Esteban Navarro

Personal information
- Full name: Esteban José Navarro Navarro
- Date of birth: 22 March 1976 (age 49)
- Place of birth: Almería, Spain
- Height: 1.73 m (5 ft 8 in)
- Position: Midfielder

Youth career
- Los Molinos
- Marbella
- San Pedro
- Roquetas

Senior career*
- Years: Team / Apps / (Gls)
- 1995–1999: Roquetas
- 1999–2006: Almería / 153 / (3)
- 2006–2007: Córdoba / 47 / (1)
- 2007–2010: Roquetas / 108 / (5)
- Total:  / 270 / (5)

Managerial career
- 2010–2012: Roquetas (assistant)
- 2012–2013: Roquetas
- 2013–2018: Almería (youth)
- 2018–2019: Almería B

= Esteban Navarro (footballer) =

Spanish footballer and manager

Esteban José Navarro Navarro (born 22 March 1976) is a retired Spanish footballer who played as a central midfielder, and is a current manager.

Most of his 17-year professional career was spent at Almería, where he amassed Segunda División totals of 82 games and two goals (adding 71/1 in Segunda División B).

==Playing career==
Esteban was born in Almería, Andalusia.

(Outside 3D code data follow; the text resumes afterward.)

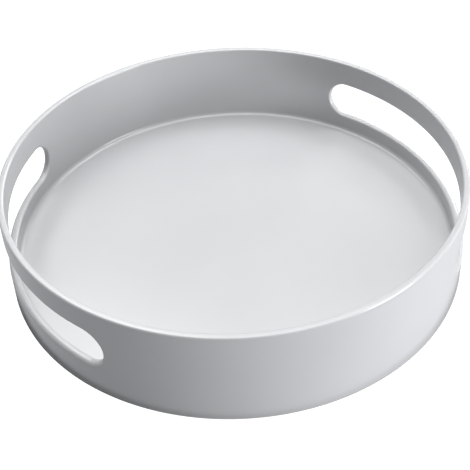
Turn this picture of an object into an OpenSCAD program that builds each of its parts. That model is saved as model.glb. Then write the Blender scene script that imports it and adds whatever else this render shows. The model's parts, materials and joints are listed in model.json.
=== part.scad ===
// Lazy susan turntable: a round tray with two long finger slots that turns on a
// ring of steel balls above a fixed base. Millimetres, +Z up. The origin is on the
// surface that the feet stand on, under the middle of the tray, and Z is the axis
// that the tray turns about. The finger slots lie on the X axis.

/* [Tray] */
// Outer diameter of the tray
tray_d = 292; // [270:1:320]
// Height of the tray, from the lower edge of its wall to the rim
tray_h = 64; // [60:1:80]
// Thickness of the wall at the rim
wall_t = 4.2; // [3:0.1:5]
// How much thicker the wall is just above the floor
wall_draft = 1.2; // [0.5:0.1:1.5]
// Radius of the rim's two edges
rim_edge_r = 1.3; // [0.8:0.1:1.4]
// Thickness of the floor
floor_t = 3; // [2.5:0.1:3.5]
// Height of the floor's upper face above the lower edge of the wall
floor_rise = 8.5; // [8.5:0.5:12]
// Radius of the curve between the floor and the wall
floor_fillet = 3; // [2:0.5:6]

/* [Finger slots] */
// Height of each slot
slot_h = 26; // [18:0.5:28]
// Drop from the rim to the upper edge of each slot
slot_drop = 17.5; // [14:0.5:20]
// Angle that each slot spans from end to end, in degrees
slot_span = 85; // [40:1:110]

/* [Base] */
// Diameter of the fixed base
base_d = 220; // [206:1:226]
// Thickness of the base plate
base_t = 2.5; // [2.2:0.1:2.8]
// Height of the tray wall's lower edge above the table
skirt_lift = 6; // [6:0.5:8]
// Number of feet
foot_count = 6; // [3:1:10]
// Diameter of each foot
foot_d = 16; // [12:1:18]
// Height of each foot below the base plate
foot_drop = 1.5; // [1.2:0.1:1.8]

/* [Ball bearing] */
// Diameter of the balls
ball_d = 6; // [5.8:0.1:6.2]
// Number of balls
ball_count = 12; // [6:1:16]
// Diameter of the circle that the balls run on
race_d = 150; // [120:1:160]
// Gap between a ball and each race
ball_gap = 0.12; // [0.05:0.01:0.2]

/* [Pivot] */
// Diameter of the spindle under the tray
spindle_d = 14; // [12:0.5:16]
// Radial clearance of the spindle in its bush
spindle_clearance = 0.05; // [0.02:0.01:0.1]
// Diameter of the retaining screw's thread
screw_d = 3.4; // [3:0.1:4]

/* [Hidden] */
BALLS = [for (i = [1:ball_count]) str("ball_", i)];
FEET = [for (i = [1:foot_count]) str("foot_", i)];
$fn = 96;
eps = 0.01; // overlap between shapes that are joined

// Tray
tray_r = tray_d / 2;
tray_inner_r = tray_r - wall_t;
floor_edge_r = tray_inner_r - wall_draft; // where the wall meets the floor
rim_z = skirt_lift + tray_h;
floor_top = skirt_lift + floor_rise;
floor_under = floor_top - floor_t;
skirt_edge_r = 0.6; // rounding of the wall's lower outer edge

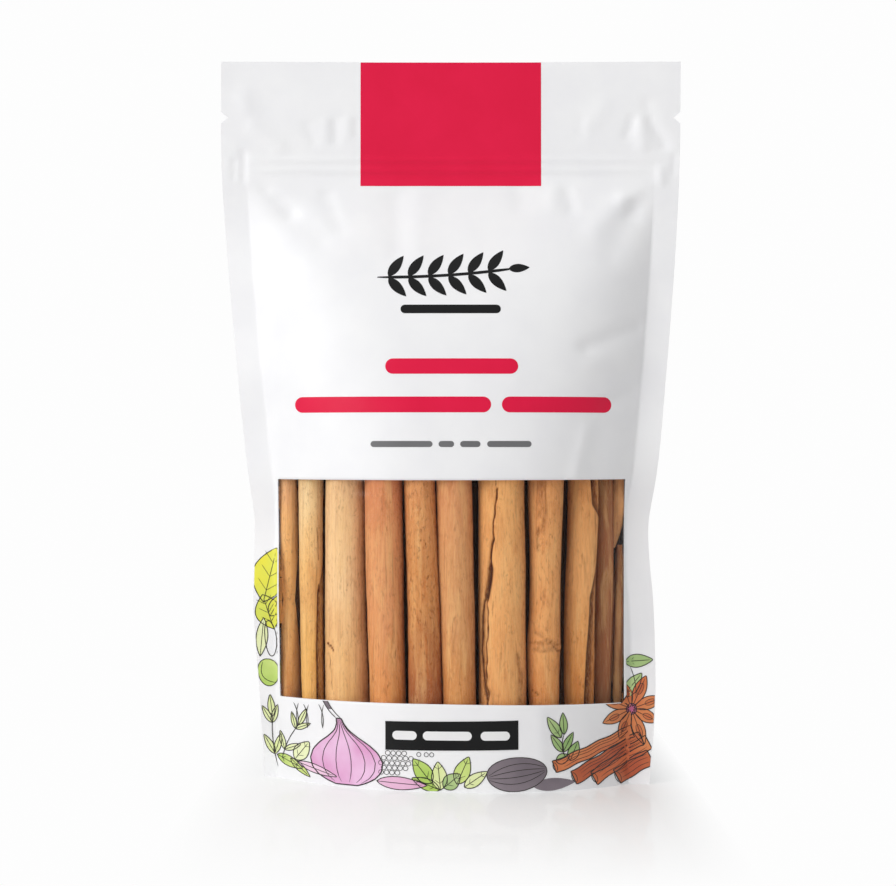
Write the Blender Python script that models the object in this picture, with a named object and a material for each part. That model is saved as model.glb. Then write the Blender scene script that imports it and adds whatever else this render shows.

After beginning to play as a senior for CD Roquetas, he moved to his hometown's UD Almería, where he became a regular starter as the team climbed up from the fourth to the second division.

Esteban played his first match as a professional on 31 August 2002, starting in a 1–2 home loss against UD Salamanca. He only scored his first goal in the second level on 27 September 2003, netting a last-minute equalizer in a 2–2 home draw to Recreativo de Huelva.

On 12 January 2006, after struggling with injuries during the season, Esteban moved to Córdoba CF from division three. After being an ever-present figure during his spell, he moved back to first club Roquetas and retired in 2010, aged 34.

==Managerial career==
Shortly after retiring, Esteban became assistant manager at his last club. He was appointed head coach on 17 May 2012, leaving in the following summer.

In July 2013, Esteban returned to Almería, where he worked with the youth teams. On 25 April 2018, after Fran Fernández's promotion to the first team, he was appointed manager of the reserves in the fourth tier.

On 16 October 2019, Esteban was sacked by the Rojiblancos, being replaced by Nandinho.